[Records]
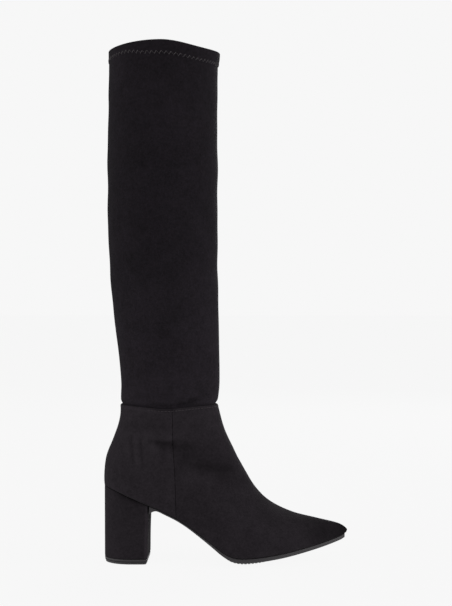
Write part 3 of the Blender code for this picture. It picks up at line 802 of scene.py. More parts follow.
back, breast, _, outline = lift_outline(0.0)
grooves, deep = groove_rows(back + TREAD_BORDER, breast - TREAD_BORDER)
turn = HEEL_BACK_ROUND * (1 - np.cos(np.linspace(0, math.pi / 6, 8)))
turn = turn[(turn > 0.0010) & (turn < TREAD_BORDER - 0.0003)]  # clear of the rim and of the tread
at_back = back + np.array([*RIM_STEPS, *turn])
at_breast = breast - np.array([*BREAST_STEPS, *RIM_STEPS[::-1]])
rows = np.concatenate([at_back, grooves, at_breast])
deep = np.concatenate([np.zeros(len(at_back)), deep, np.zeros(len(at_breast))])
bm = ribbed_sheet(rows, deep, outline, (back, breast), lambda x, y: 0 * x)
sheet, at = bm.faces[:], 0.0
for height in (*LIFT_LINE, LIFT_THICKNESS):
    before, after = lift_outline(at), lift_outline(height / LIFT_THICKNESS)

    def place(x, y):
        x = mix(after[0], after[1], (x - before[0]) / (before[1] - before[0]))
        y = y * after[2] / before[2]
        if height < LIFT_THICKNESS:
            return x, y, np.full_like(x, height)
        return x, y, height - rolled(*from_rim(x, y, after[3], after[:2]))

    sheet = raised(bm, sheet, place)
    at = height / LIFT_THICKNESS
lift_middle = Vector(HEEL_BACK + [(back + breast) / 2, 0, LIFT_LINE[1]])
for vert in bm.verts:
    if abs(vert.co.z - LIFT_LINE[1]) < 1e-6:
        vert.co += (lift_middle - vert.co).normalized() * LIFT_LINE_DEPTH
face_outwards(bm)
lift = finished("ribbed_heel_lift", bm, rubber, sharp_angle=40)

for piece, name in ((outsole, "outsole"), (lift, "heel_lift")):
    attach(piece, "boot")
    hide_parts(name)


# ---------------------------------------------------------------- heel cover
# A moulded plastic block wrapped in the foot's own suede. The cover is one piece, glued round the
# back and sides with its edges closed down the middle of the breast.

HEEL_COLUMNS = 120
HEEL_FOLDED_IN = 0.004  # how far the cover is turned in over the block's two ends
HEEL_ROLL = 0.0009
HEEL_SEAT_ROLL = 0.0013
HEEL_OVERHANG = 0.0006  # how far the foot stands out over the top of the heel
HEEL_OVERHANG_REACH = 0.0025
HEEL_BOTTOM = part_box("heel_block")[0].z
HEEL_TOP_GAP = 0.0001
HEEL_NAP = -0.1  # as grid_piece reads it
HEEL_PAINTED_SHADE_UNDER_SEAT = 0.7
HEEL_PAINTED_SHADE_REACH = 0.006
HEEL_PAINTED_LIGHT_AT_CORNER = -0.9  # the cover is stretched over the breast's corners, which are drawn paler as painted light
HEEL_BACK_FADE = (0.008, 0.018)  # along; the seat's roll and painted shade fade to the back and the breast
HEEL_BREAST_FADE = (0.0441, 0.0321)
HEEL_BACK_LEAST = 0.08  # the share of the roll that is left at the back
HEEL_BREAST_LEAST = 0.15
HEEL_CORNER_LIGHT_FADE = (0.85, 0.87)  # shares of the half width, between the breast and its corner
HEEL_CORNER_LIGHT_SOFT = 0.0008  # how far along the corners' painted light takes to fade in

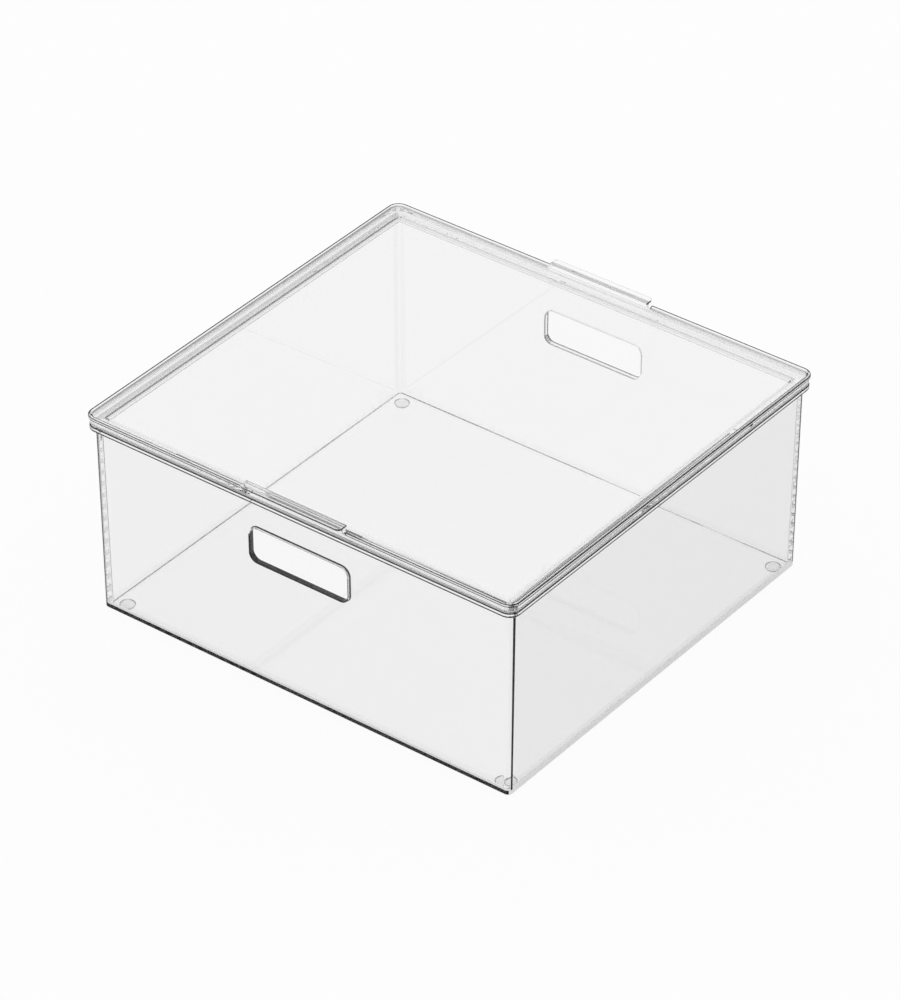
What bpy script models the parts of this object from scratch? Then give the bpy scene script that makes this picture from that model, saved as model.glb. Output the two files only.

◆ **AIM**: Give the entries once more, exactly as they appear.

◆ **SOLVED EXERCISE**:
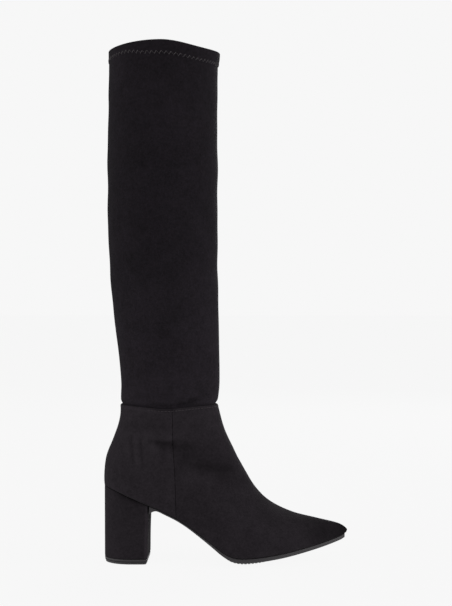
Write part 3 of the Blender code for this picture. It picks up at line 802 of scene.py. More parts follow.
back, breast, _, outline = lift_outline(0.0)
grooves, deep = groove_rows(back + TREAD_BORDER, breast - TREAD_BORDER)
turn = HEEL_BACK_ROUND * (1 - np.cos(np.linspace(0, math.pi / 6, 8)))
turn = turn[(turn > 0.0010) & (turn < TREAD_BORDER - 0.0003)]  # clear of the rim and of the tread
at_back = back + np.array([*RIM_STEPS, *turn])
at_breast = breast - np.array([*BREAST_STEPS, *RIM_STEPS[::-1]])
rows = np.concatenate([at_back, grooves, at_breast])
deep = np.concatenate([np.zeros(len(at_back)), deep, np.zeros(len(at_breast))])
bm = ribbed_sheet(rows, deep, outline, (back, breast), lambda x, y: 0 * x)
sheet, at = bm.faces[:], 0.0
for height in (*LIFT_LINE, LIFT_THICKNESS):
    before, after = lift_outline(at), lift_outline(height / LIFT_THICKNESS)

    def place(x, y):
        x = mix(after[0], after[1], (x - before[0]) / (before[1] - before[0]))
        y = y * after[2] / before[2]
        if height < LIFT_THICKNESS:
            return x, y, np.full_like(x, height)
        return x, y, height - rolled(*from_rim(x, y, after[3], after[:2]))

    sheet = raised(bm, sheet, place)
    at = height / LIFT_THICKNESS
lift_middle = Vector(HEEL_BACK + [(back + breast) / 2, 0, LIFT_LINE[1]])
for vert in bm.verts:
    if abs(vert.co.z - LIFT_LINE[1]) < 1e-6:
        vert.co += (lift_middle - vert.co).normalized() * LIFT_LINE_DEPTH
face_outwards(bm)
lift = finished("ribbed_heel_lift", bm, rubber, sharp_angle=40)

for piece, name in ((outsole, "outsole"), (lift, "heel_lift")):
    attach(piece, "boot")
    hide_parts(name)


# ---------------------------------------------------------------- heel cover
# A moulded plastic block wrapped in the foot's own suede. The cover is one piece, glued round the
# back and sides with its edges closed down the middle of the breast.

HEEL_COLUMNS = 120
HEEL_FOLDED_IN = 0.004  # how far the cover is turned in over the block's two ends
HEEL_ROLL = 0.0009
HEEL_SEAT_ROLL = 0.0013
HEEL_OVERHANG = 0.0006  # how far the foot stands out over the top of the heel
HEEL_OVERHANG_REACH = 0.0025
HEEL_BOTTOM = part_box("heel_block")[0].z
HEEL_TOP_GAP = 0.0001
HEEL_NAP = -0.1  # as grid_piece reads it
HEEL_PAINTED_SHADE_UNDER_SEAT = 0.7
HEEL_PAINTED_SHADE_REACH = 0.006
HEEL_PAINTED_LIGHT_AT_CORNER = -0.9  # the cover is stretched over the breast's corners, which are drawn paler as painted light
HEEL_BACK_FADE = (0.008, 0.018)  # along; the seat's roll and painted shade fade to the back and the breast
HEEL_BREAST_FADE = (0.0441, 0.0321)
HEEL_BACK_LEAST = 0.08  # the share of the roll that is left at the back
HEEL_BREAST_LEAST = 0.15
HEEL_CORNER_LIGHT_FADE = (0.85, 0.87)  # shares of the half width, between the breast and its corner
HEEL_CORNER_LIGHT_SOFT = 0.0008  # how far along the corners' painted light takes to fade in

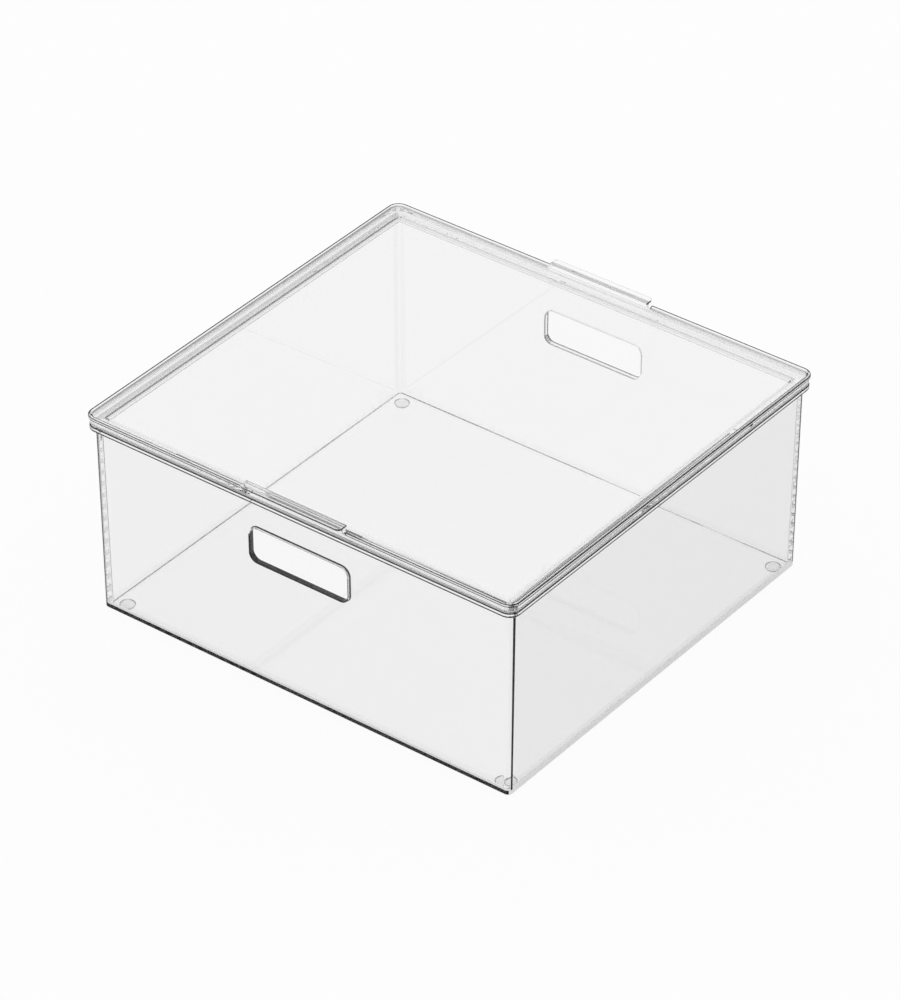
What bpy script models the parts of this object from scratch? Then give the bpy scene script that makes this picture from that model, saved as model.glb. Output the two files only.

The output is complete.